-------- DATA LINES --------

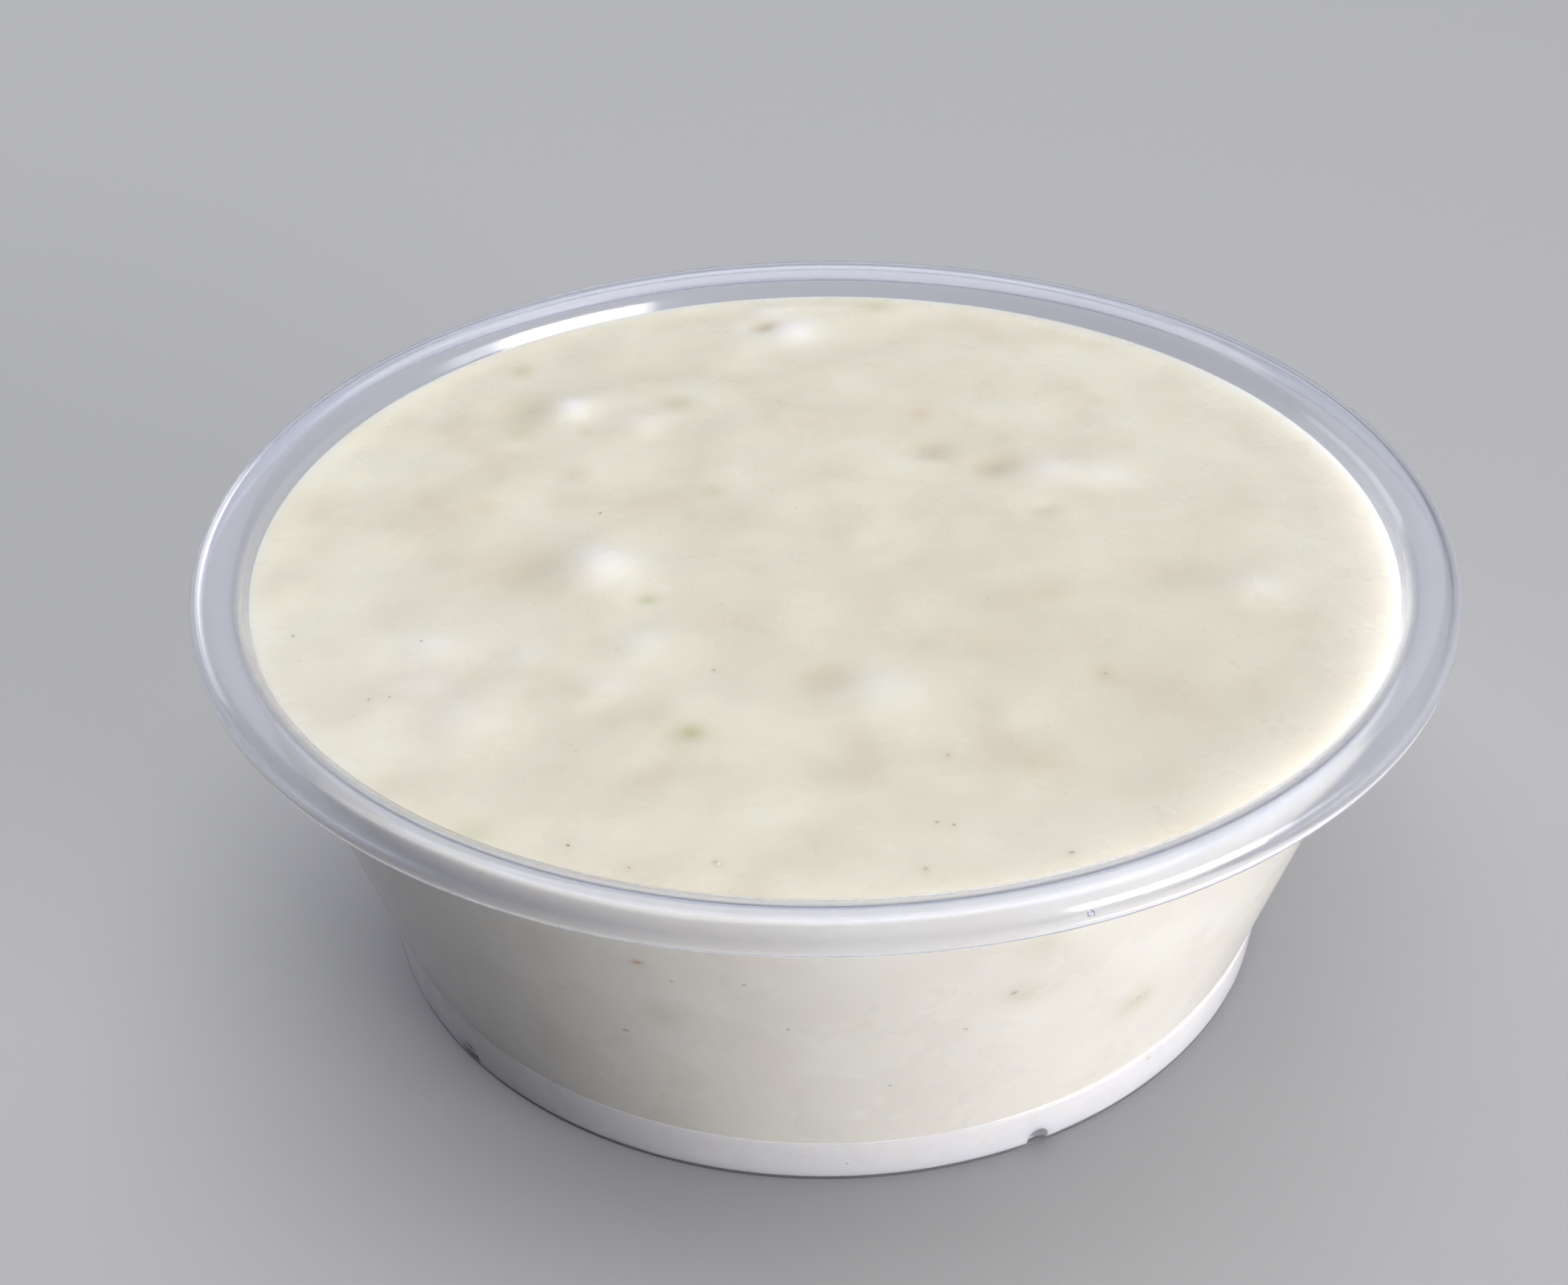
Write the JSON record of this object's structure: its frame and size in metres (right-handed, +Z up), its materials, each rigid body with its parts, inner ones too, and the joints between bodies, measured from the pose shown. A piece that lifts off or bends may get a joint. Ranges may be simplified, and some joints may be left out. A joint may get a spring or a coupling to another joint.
{
  "type": "cup of ceviche sauce",
  "caption": "Low clear plastic sauce cup with a rolled rim, tapered wall and foot band, filled almost to the rim with creamy off-white herb sauce.",
  "frame": {"origin": "on the surface it stands on, at the middle of the cup's foot", "axes": "+Z up along the cup's own axis; -Y faces the viewer of the picture, roughly; +X to the viewer's right"},
  "size_m": [0.062, 0.062, 0.0224],
  "materials": {
    "clear_plastic": "clear thin moulded plastic, glossy",
    "creamy_sauce": "smooth creamy sauce, soft wet gloss",
    "green_herb": "wet chopped herb",
    "dark_pepper": "ground pepper",
    "chilli": "tiny bits of chilli"
  },
  "bodies": {
    "root": {"cup": "clear_plastic", "sauce": "creamy_sauce"}
  },
  "joints": []
}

--------

• _TASK INSTRUCTIONS_
Write down every line of the data exactly as it appears above.

• _FULL SOLUTION_
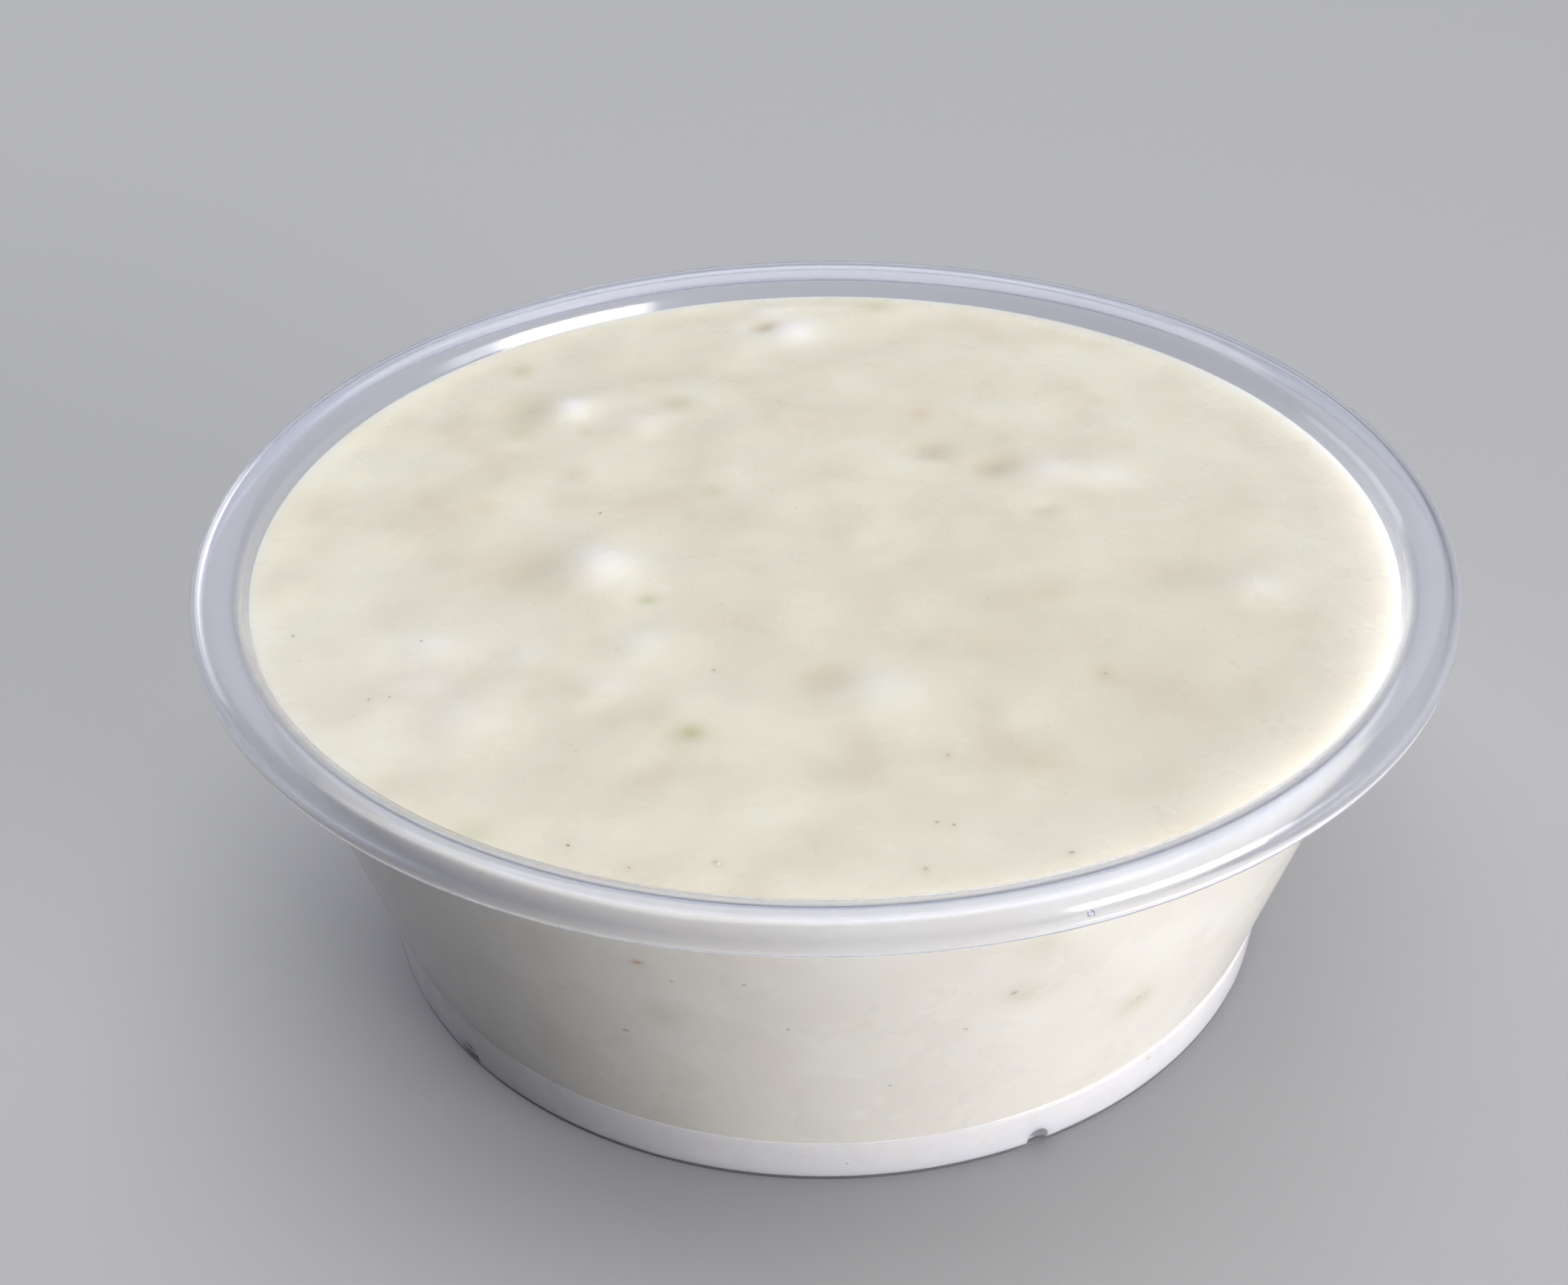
Write the JSON record of this object's structure: its frame and size in metres (right-handed, +Z up), its materials, each rigid body with its parts, inner ones too, and the joints between bodies, measured from the pose shown. A piece that lifts off or bends may get a joint. Ranges may be simplified, and some joints may be left out. A joint may get a spring or a coupling to another joint.
{
  "type": "cup of ceviche sauce",
  "caption": "Low clear plastic sauce cup with a rolled rim, tapered wall and foot band, filled almost to the rim with creamy off-white herb sauce.",
  "frame": {"origin": "on the surface it stands on, at the middle of the cup's foot", "axes": "+Z up along the cup's own axis; -Y faces the viewer of the picture, roughly; +X to the viewer's right"},
  "size_m": [0.062, 0.062, 0.0224],
  "materials": {
    "clear_plastic": "clear thin moulded plastic, glossy",
    "creamy_sauce": "smooth creamy sauce, soft wet gloss",
    "green_herb": "wet chopped herb",
    "dark_pepper": "ground pepper",
    "chilli": "tiny bits of chilli"
  },
  "bodies": {
    "root": {"cup": "clear_plastic", "sauce": "creamy_sauce"}
  },
  "joints": []
}